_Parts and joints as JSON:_

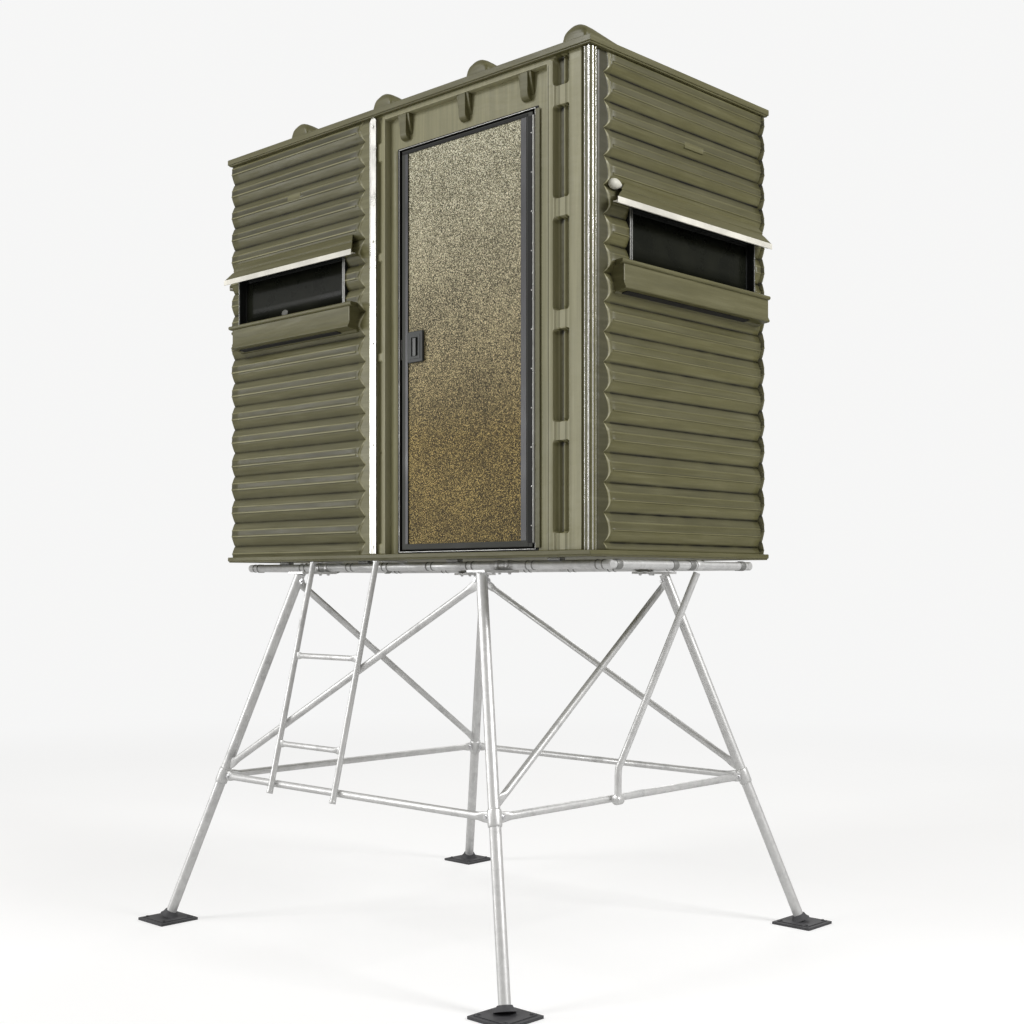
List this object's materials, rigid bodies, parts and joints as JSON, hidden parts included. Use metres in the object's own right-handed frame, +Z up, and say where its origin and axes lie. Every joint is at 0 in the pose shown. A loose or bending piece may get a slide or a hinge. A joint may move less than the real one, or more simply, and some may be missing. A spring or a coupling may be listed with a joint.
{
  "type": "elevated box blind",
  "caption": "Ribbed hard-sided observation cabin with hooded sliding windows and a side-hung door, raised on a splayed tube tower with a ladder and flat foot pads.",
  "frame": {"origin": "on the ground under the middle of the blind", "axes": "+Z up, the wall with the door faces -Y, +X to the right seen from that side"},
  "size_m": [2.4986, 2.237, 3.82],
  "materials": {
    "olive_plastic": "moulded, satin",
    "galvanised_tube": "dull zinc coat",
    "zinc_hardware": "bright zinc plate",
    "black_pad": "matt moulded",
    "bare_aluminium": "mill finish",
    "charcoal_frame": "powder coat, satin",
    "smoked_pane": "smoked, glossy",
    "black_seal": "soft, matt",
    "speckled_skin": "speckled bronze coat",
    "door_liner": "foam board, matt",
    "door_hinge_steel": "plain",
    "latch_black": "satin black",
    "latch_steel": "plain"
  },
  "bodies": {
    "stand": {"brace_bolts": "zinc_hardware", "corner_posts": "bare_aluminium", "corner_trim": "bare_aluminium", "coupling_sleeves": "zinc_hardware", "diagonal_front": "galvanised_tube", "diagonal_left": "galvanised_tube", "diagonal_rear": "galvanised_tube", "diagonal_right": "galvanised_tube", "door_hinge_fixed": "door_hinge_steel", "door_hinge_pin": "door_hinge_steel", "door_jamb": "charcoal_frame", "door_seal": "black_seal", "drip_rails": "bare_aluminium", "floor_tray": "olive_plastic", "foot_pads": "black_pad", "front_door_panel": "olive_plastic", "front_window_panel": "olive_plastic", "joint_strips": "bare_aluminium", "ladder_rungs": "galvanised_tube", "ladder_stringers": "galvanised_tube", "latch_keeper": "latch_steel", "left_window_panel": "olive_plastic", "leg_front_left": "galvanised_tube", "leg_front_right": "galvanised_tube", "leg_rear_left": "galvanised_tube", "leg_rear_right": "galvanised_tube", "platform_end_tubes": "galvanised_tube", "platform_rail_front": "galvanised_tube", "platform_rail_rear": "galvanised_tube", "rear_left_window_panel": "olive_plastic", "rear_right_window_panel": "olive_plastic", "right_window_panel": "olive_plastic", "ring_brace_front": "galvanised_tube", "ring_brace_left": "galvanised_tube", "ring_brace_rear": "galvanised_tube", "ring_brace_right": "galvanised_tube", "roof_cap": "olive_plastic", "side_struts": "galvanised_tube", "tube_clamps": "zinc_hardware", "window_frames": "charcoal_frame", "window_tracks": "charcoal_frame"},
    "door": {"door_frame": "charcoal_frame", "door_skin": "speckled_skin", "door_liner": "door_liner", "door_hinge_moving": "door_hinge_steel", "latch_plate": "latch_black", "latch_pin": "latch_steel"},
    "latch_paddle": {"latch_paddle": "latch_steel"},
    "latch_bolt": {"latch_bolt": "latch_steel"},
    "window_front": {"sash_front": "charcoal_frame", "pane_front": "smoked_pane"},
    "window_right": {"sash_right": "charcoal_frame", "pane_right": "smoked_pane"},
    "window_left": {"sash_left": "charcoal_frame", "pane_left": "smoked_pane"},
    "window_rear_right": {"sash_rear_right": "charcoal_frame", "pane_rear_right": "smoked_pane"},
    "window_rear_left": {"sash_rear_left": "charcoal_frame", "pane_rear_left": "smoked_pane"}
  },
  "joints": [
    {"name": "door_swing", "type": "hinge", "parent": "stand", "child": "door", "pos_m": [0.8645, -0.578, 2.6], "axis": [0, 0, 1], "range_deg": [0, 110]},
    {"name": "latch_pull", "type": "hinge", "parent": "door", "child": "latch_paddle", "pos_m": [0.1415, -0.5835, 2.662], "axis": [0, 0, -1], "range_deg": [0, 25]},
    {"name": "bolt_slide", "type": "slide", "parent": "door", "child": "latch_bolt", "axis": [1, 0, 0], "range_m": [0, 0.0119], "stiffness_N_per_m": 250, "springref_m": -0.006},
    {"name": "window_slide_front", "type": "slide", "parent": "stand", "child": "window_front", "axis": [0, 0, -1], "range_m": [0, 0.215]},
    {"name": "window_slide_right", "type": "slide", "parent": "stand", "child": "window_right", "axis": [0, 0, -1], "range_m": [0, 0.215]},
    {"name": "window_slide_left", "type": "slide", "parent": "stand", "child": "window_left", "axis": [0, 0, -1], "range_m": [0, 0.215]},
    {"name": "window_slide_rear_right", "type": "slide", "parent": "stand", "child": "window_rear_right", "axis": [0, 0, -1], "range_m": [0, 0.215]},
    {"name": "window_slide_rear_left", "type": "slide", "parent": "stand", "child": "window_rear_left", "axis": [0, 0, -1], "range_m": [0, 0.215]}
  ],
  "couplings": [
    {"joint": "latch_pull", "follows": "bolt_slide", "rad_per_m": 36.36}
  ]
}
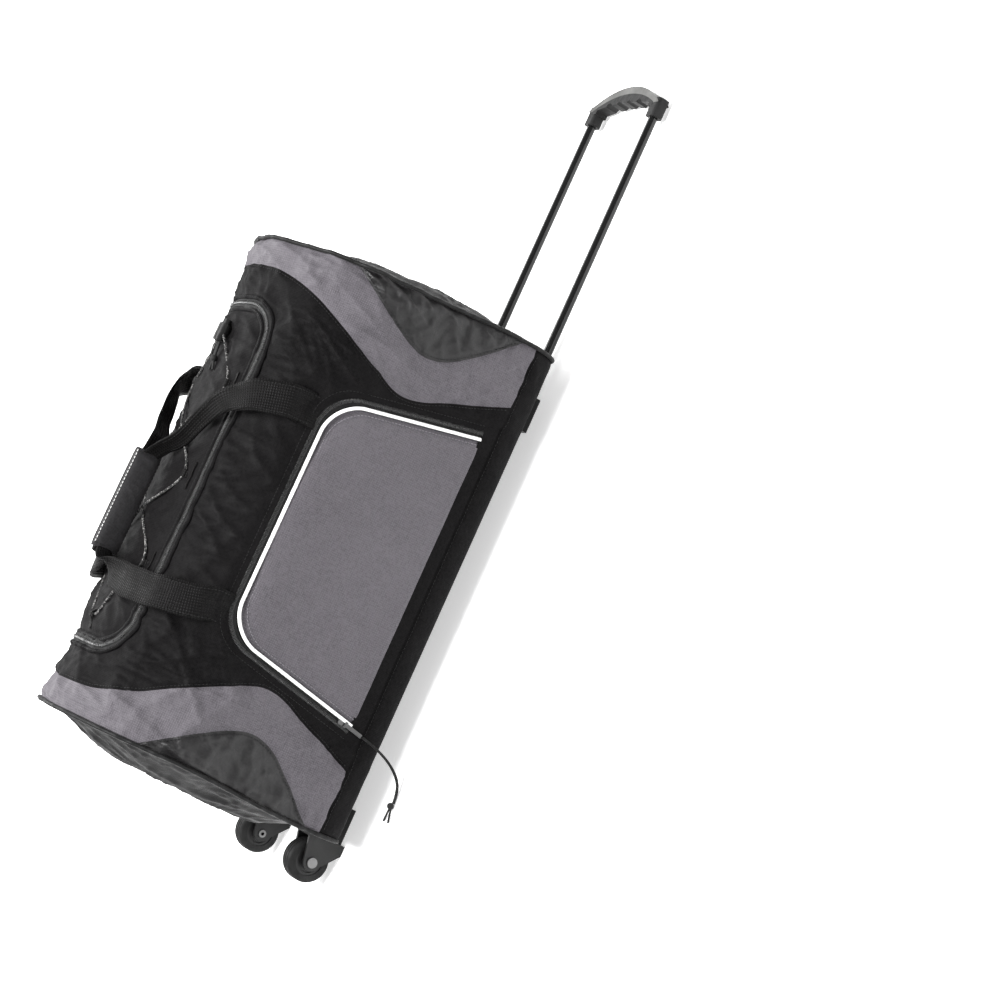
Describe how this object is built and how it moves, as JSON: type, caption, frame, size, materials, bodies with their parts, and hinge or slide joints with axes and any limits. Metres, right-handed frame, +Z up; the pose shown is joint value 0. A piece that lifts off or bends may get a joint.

_WHAT TO DO:_
Your answer should be a single number: the count of lines in the entries that contain the word "shown".

_RESPONSE TO THIS TASK:_
2